:: INFORMATION SHOWN

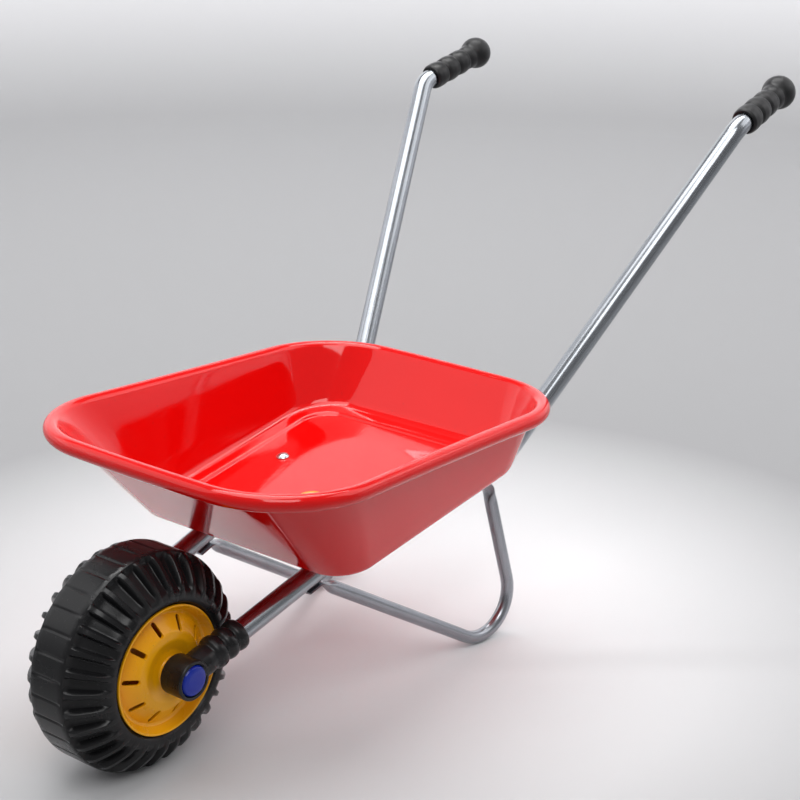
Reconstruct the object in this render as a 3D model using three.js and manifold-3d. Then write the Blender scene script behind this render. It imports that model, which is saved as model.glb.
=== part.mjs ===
// Child's wheelbarrow: a pressed tray with a rolled rim on two bent tubes, two V-shaped legs,
// one plastic wheel between two axle holders, and two ribbed ball-end grips.
// Millimetres. +Z is up, the wheel is at -Y, the grips are at +Y, and +X is the left-hand side
// of somebody who walks towards the wheel's front. The origin is under the middle of the object.
import * as THREE from 'three';
import { mergeVertices } from 'three/addons/utils/BufferGeometryUtils.js';
import { ParametricGeometry } from 'three/addons/geometries/ParametricGeometry.js';
import Module from 'manifold-3d';

const wasm = await Module();
wasm.setup();

// ---------------------------------------------------------------- driving dimensions
const GAP = 0.3; // clearance between pieces that touch

const WHEEL_RADIUS = 90;
const LUG_COUNT = 32;
const TREAD_HALF = 16.5; // half width of the plain band in the middle of the tread
const BEAD_RADIUS = 50; // outer radius of the rim barrel that the tyre sits on
const LIP_RADIUS = 52.8;
const LIP_X = 40; // outer face of the rim lip
const SLOT_COUNT = 10;
const HUB_END_X = 44.6; // outer end of the wheel hub
const SLEEVE_RADIUS = 6.2;
const AXLE_RADIUS = 4;

const TUBE_RADIUS = 9;
const TUBE_WALL = 1;
const LEG_RADIUS = 6;
const LEG_WALL = 1;
const TAB_HALF_WIDE = 8; // flattened end of a leg
const TAB_HALF_THICK = 1.1;
const RIVET_HOLE = 2.7;

const BOSS_RADIUS = 16.2;
const BOSS_INNER_X = 46;
const BOSS_OUTER_X = 67.6;
const CAP_RADIUS = 12.6;
const CAP_SEAT_X = 63.6;
const SOCKET_START = 19.7; // distance from the axle to the bottom of the tube socket
const SOCKET_END = 61;

const LABEL_Y = 212; // the middle of the floor label, behind the axle
const LABEL_RADIUS = 14;
const TRAY_SHEET = 1.5;
const CURL_RADIUS = 7; // outer radius of the rolled rim
const PANEL_DROP = 2.5; // the floor panel lies this far below the ledge around it
const PANEL_INSET = 17;

const GRIP_BALL_RADIUS = 16.5;
const GRIP_BALL_AT = 73; // from the mouth of the grip to the centre of the ball
const GRIP_BORE_DEPTH = 60;

// the line of the left tube: straight runs between four bend corners
const AXLE_POINT = new THREE.Vector3(55, 0, WHEEL_RADIUS);
const TRAY_FRONT_BEND = new THREE.Vector3(64.4, 191.7, 139.4);
const TRAY_REAR_BEND = new THREE.Vector3(88.2, 369.3, 163.8);
const GRIP_BEND = new THREE.Vector3(178.8, 597.2, 439.3);
const GRIP_MOUTH = new THREE.Vector3(178.3, 607.9, 441.9);
const GRIP_DIRECTION = new THREE.Vector3(-0.049, 0.971, 0.232).normalize();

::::

* **PROBLEM STATEMENT**
Look through the material above. Copy each line where the word "object" appears.

* **COMPLETE OUTPUT**
Reconstruct the object in this render as a 3D model using three.js and manifold-3d. Then write the Blender scene script behind this render. It imports that model, which is saved as model.glb.
// of somebody who walks towards the wheel's front. The origin is under the middle of the object.